Les assureurs exercent un métier unique de par ses perspectives de long terme, avec certaines obligations envers nos assurés qui s'étendent sur 30 ans. Et nous savons que les modèles de simulation climatique actuels montrent un impact des risques climatiques en forte augmentation à cet horizon de temps.

Cependant, la réglementation financière nous pousse à définir notre stratégie d'investissement dans un horizon de temps plus proche que celui auquel nos obligations nous astreignent en tant qu'assureur. En particulier, les nouvelles règles comptables IFRS et l'absence de traitement différencié pour les investissements de long terme, par exemple dans les infrastructures, nous détournent de la vision stratégique de long terme que le secteur de l'assurance devrait logiquement adopter.

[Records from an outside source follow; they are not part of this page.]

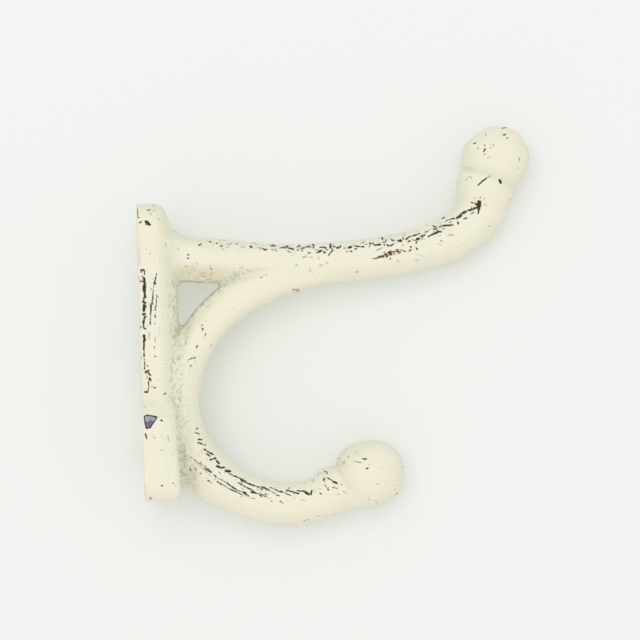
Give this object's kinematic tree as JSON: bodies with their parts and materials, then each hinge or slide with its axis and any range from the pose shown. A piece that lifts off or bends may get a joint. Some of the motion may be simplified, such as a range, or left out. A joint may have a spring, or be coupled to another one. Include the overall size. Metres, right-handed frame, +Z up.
{
  "type": "coat hook",
  "caption": "Cast iron double coat hook with a wall plate, a long upper arm and a curled lower arm, each ending in a ball, in worn cream paint.",
  "frame": {"origin": "middle of the wall plate's back face, half way up the plate", "axes": "+Z up the wall, +Y into the wall (the back face's outward normal), the arms reach out along -Y, symmetric about X = 0"},
  "size_m": [0.0292, 0.0989, 0.0986],
  "materials": {
    "painted_iron": "matt chalky cream paint on rough cast iron, rubbed through to dark metal along the ridges"
  },
  "bodies": {
    "root": {"hook_casting": "painted_iron"}
  },
  "joints": []
}
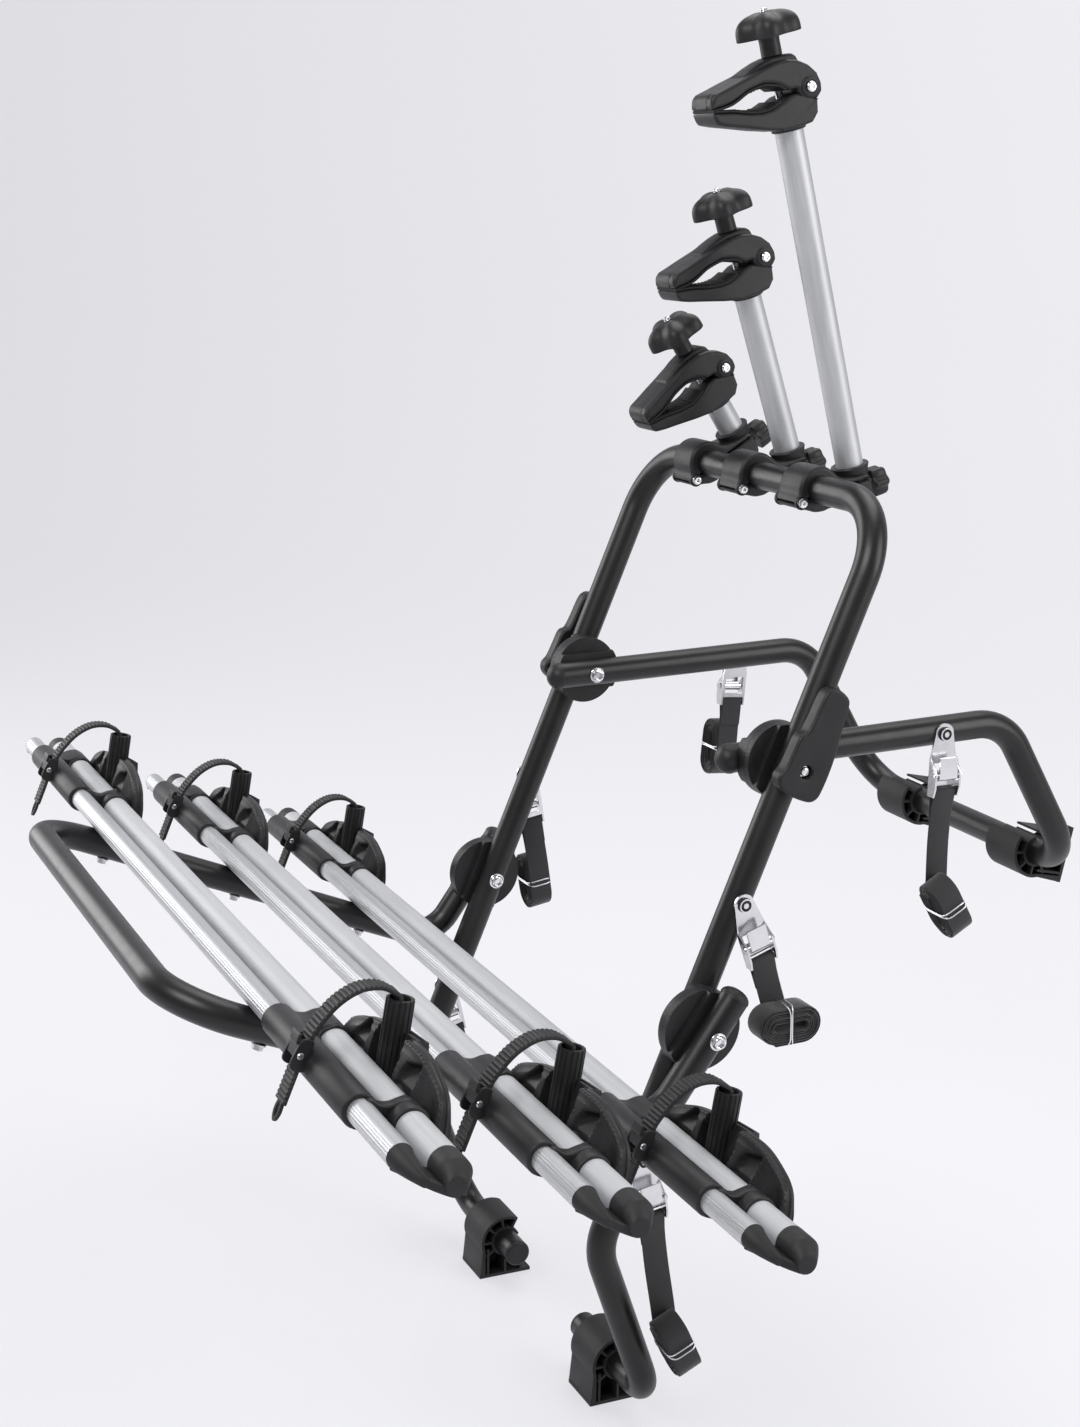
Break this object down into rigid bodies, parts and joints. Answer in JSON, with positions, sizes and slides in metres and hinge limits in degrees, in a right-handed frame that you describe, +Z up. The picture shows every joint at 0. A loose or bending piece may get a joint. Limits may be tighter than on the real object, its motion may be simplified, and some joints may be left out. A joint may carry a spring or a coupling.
{
  "type": "tailgate bike rack",
  "caption": "Strap-on tailgate bike rack with a steel hoop, folding upper frame and platform, aluminium wheel rails with sliding trays, and tilting clamp arms.",
  "frame": {"origin": "centre of the bounding box in plan, on the plane of the lower foot pads' faces", "axes": "+X along the wheel rails, +Y towards the tailgate, +Z up"},
  "size_m": [1.358, 1.1055, 1.442],
  "materials": {
    "black_steel": "satin black powder coat",
    "black_plastic": "satin black moulding",
    "strap_plastic": "black toothed strap",
    "rail_aluminium": "satin anodised",
    "zinc_steel": "zinc plated",
    "bright_steel": "bright plated",
    "webbing": "black woven webbing"
  },
  "bodies": {
    "hoop": {"hoop_tube": "black_steel", "hoop_end_caps": "black_plastic", "lower_foot_pads": "black_plastic", "hoop_hinge_discs": "black_plastic", "hinge_bolts": "zinc_steel", "hoop_buckles": "bright_steel", "hoop_straps": "webbing"},
    "upper_frame": {"upper_frame_tube": "black_steel", "upper_foot_pads": "black_plastic", "upper_frame_discs": "black_plastic", "frame_buckles": "bright_steel", "frame_straps": "webbing"},
    "left_lever": {"left_release_lever": "black_plastic"},
    "right_lever": {"right_release_lever": "black_plastic"},
    "platform": {"platform_tube": "black_steel", "platform_discs": "black_plastic", "rail_1": "rail_aluminium", "rail_2": "rail_aluminium", "rail_3": "rail_aluminium", "rail_end_caps": "black_plastic", "rail_bolts": "zinc_steel"},
    "tray_1_near": {"tray_1_near": "black_plastic", "ratchet_strap_1_near": "strap_plastic"},
    "tray_2_near": {"tray_2_near": "black_plastic", "ratchet_strap_2_near": "strap_plastic"},
    "tray_3_near": {"tray_3_near": "black_plastic", "ratchet_strap_3_near": "strap_plastic"},
    "tray_1_far": {"tray_1_far": "black_plastic", "ratchet_strap_1_far": "strap_plastic"},
    "tray_2_far": {"tray_2_far": "black_plastic", "ratchet_strap_2_far": "strap_plastic"},
    "tray_3_far": {"tray_3_far": "black_plastic", "ratchet_strap_3_far": "strap_plastic"},
    "arm_1": {"arm_tube_1": "rail_aluminium", "arm_collar_1": "black_plastic", "lower_jaw_1": "black_plastic", "arm_bolts_1": "zinc_steel"},
    "jaw_1": {"upper_jaw_1": "black_plastic"},
    "knob_1": {"clamp_knob_1": "black_plastic"},
    "star_1": {"star_knob_1": "black_plastic"},
    "arm_2": {"arm_tube_2": "rail_aluminium", "arm_collar_2": "black_plastic", "lower_jaw_2": "black_plastic", "arm_bolts_2": "zinc_steel"},
    "jaw_2": {"upper_jaw_2": "black_plastic"},
    "knob_2": {"clamp_knob_2": "black_plastic"},
    "star_2": {"star_knob_2": "black_plastic"},
    "arm_3": {"arm_tube_3": "rail_aluminium", "arm_collar_3": "black_plastic", "lower_jaw_3": "black_plastic", "arm_bolts_3": "zinc_steel"},
    "jaw_3": {"upper_jaw_3": "black_plastic"},
    "knob_3": {"clamp_knob_3": "black_plastic"},
    "star_3": {"star_knob_3": "black_plastic"},
    "cam_hoop_left": {"cam_lever_hoop_left": "bright_steel"},
    "cam_hoop_right": {"cam_lever_hoop_right": "bright_steel"},
    "cam_foot_left": {"cam_lever_foot_left": "bright_steel"},
    "cam_foot_right": {"cam_lever_foot_right": "bright_steel"},
    "cam_frame_left": {"cam_lever_frame_left": "bright_steel"},
    "cam_frame_right": {"cam_lever_frame_right": "bright_steel"}
  },
  "joints": [
    {"name": "upper_frame_hinge", "type": "hinge", "parent": "hoop", "child": "upper_frame", "pos_m": [0, 0.10302, 0.71213], "axis": [1, 0, 0], "range_deg": [-40, 56]},
    {"name": "platform_hinge", "type": "hinge", "parent": "hoop", "child": "platform", "pos_m": [0, 0, 0.45716], "axis": [1, 0, 0], "range_deg": [-60, 8]},
    {"name": "left_lever_turn", "type": "hinge", "parent": "hoop", "child": "left_lever", "pos_m": [-0.273, 0.10302, 0.71213], "axis": [1, 0, 0], "range_deg": [0, 80]},
    {"name": "right_lever_turn", "type": "hinge", "parent": "hoop", "child": "right_lever", "pos_m": [0.273, 0.10302, 0.71213], "axis": [1, 0, 0], "range_deg": [0, 80]},
    {"name": "tray_1_near_slide", "type": "slide", "parent": "platform", "child": "tray_1_near", "axis": [1, 0, 0], "range_m": [-0.02, 0.058]},
    {"name": "tray_2_near_slide", "type": "slide", "parent": "platform", "child": "tray_2_near", "axis": [1, 0, 0], "range_m": [-0.031, 0.048]},
    {"name": "tray_3_near_slide", "type": "slide", "parent": "platform", "child": "tray_3_near", "axis": [1, 0, 0], "range_m": [-0.038, 0.041]},
    {"name": "tray_1_far_slide", "type": "slide", "parent": "platform", "child": "tray_1_far", "axis": [1, 0, 0], "range_m": [-0.03, 0.048]},
    {"name": "tray_2_far_slide", "type": "slide", "parent": "platform", "child": "tray_2_far", "axis": [1, 0, 0], "range_m": [-0.025, 0.053]},
    {"name": "tray_3_far_slide", "type": "slide", "parent": "platform", "child": "tray_3_far", "axis": [1, 0, 0], "range_m": [-0.019, 0.059]},
    {"name": "arm_1_tilt", "type": "hinge", "parent": "hoop", "child": "arm_1", "pos_m": [-0.143, 0.20528, 0.96525], "axis": [1, 0, 0], "range_deg": [-25, 30]},
    {"name": "jaw_1_open", "type": "hinge", "parent": "arm_1", "child": "jaw_1", "pos_m": [-0.143, 0.22024, 1.07184], "axis": [-1, 0, 0], "range_deg": [0, 14]},
    {"name": "knob_1_turn", "type": "hinge", "parent": "jaw_1", "child": "knob_1", "pos_m": [-0.143, 0.17238, 1.09987], "axis": [0, -0.5592, 0.829], "range_deg": [0, 1960]},
    {"name": "star_1_turn", "type": "hinge", "parent": "arm_1", "child": "star_1", "pos_m": [-0.143, 0.27587, 0.99115], "axis": [0, 0.829, 0.5592], "range_deg": [0, 720]},
    {"name": "arm_2_tilt", "type": "hinge", "parent": "hoop", "child": "arm_2", "pos_m": [-0.031, 0.20528, 0.96525], "axis": [1, 0, 0], "range_deg": [-25, 30]},
    {"name": "jaw_2_open", "type": "hinge", "parent": "arm_2", "child": "jaw_2", "pos_m": [-0.031, 0.19938, 1.19761], "axis": [-1, 0, 0], "range_deg": [0, 14]},
    {"name": "knob_2_turn", "type": "hinge", "parent": "jaw_2", "child": "knob_2", "pos_m": [-0.031, 0.16007, 1.23673], "axis": [0, -0.3338, 0.9426], "range_deg": [0, 1960]},
    {"name": "star_2_turn", "type": "hinge", "parent": "arm_2", "child": "star_2", "pos_m": [-0.031, 0.28011, 0.97265], "axis": [0, 0.9426, 0.3338], "range_deg": [0, 720]},
    {"name": "arm_3_tilt", "type": "hinge", "parent": "hoop", "child": "arm_3", "pos_m": [0.094, 0.20528, 0.96525], "axis": [1, 0, 0], "range_deg": [-25, 30]},
    {"name": "jaw_3_open", "type": "hinge", "parent": "arm_3", "child": "jaw_3", "pos_m": [0.094, 0.16884, 1.36609], "axis": [-1, 0, 0], "range_deg": [0, 14]},
    {"name": "knob_3_turn", "type": "hinge", "parent": "jaw_3", "child": "knob_3", "pos_m": [0.094, 0.13235, 1.40786], "axis": [0, -0.2672, 0.9636], "range_deg": [0, 1960]},
    {"name": "star_3_turn", "type": "hinge", "parent": "arm_3", "child": "star_3", "pos_m": [0.094, 0.28044, 0.96742], "axis": [0, 0.9636, 0.2672], "range_deg": [0, 720]},
    {"name": "cam_hoop_left_lift", "type": "hinge", "parent": "hoop", "child": "cam_hoop_left", "pos_m": [-0.271, 0.05617, 0.53534], "axis": [0, -0.9848, -0.1736], "range_deg": [0, 75], "stiffness_Nm_per_rad": 0.05, "springref_deg": -17.19},
    {"name": "cam_hoop_right_lift", "type": "hinge", "parent": "hoop", "child": "cam_hoop_right", "pos_m": [0.271, 0.06305, 0.53716], "axis": [0, 0.9426, 0.3338], "range_deg": [0, 75], "stiffness_Nm_per_rad": 0.05, "springref_deg": -17.19},
    {"name": "cam_foot_left_lift", "type": "hinge", "parent": "hoop", "child": "cam_foot_left", "pos_m": [-0.271, -0.04429, 0.28007], "axis": [0, -0.9703, -0.2419], "range_deg": [0, 75], "stiffness_Nm_per_rad": 0.05, "springref_deg": -17.19},
    {"name": "cam_foot_right_lift", "type": "hinge", "parent": "hoop", "child": "cam_foot_right", "pos_m": [0.271, -0.04752, 0.27939], "axis": [0, 0.986, 0.1668], "range_deg": [0, 75], "stiffness_Nm_per_rad": 0.05, "springref_deg": -17.19},
    {"name": "cam_frame_left_lift", "type": "hinge", "parent": "upper_frame", "child": "cam_frame_left", "pos_m": [-0.224, 0.30589, 0.67643], "axis": [0, -0.9976, 0.0698], "range_deg": [0, 75], "stiffness_Nm_per_rad": 0.05, "springref_deg": -17.19},
    {"name": "cam_frame_right_lift", "type": "hinge", "parent": "upper_frame", "child": "cam_frame_right", "pos_m": [0.224, 0.30889, 0.67632], "axis": [0, 1, 0], "range_deg": [0, 75], "stiffness_Nm_per_rad": 0.05, "springref_deg": -17.19}
  ],
  "couplings": [
    {"joint": "knob_1_turn", "follows": "jaw_1_open", "ratio": 140},
    {"joint": "knob_2_turn", "follows": "jaw_2_open", "ratio": 140},
    {"joint": "knob_3_turn", "follows": "jaw_3_open", "ratio": 140}
  ]
}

Cela signifie que même si les acteurs responsables de l'industrie de l'assurance vont prendre cette année des engagements pour contribuer à la transition vers une économie décarbonée, ces efforts pourraient ne pas atteindre l'échelle nécessaire. Aussi longtemps que le « risque systémique » lié au carbone ne sera pas correctement intégré dans les cadres réglementaires, à travers des mécanismes efficaces de détermination de son prix et plus largement un traitement favorable des investissements de long terme qui sont nécessaires pour limiter les risques climatiques, ce sera toujours l'affaire de quelques acteurs responsables faisant de leur mieux au sein d'un système financier qui n'est pas conçu dans une perspective durable.

Les acteurs privés sont invités à participer au financement de 100 milliards d’euros par an, attendu à partir de 2020, pour accompagner les pays en développement dans leur transition énergétique. AXA pourrait-il être concerné par ce financement ?

Nous restons prudents, car la gouvernance de cette structure reste à définir, mais nous investissons par ailleurs dans la transition énergétique en attendant les clarifications nécessaires.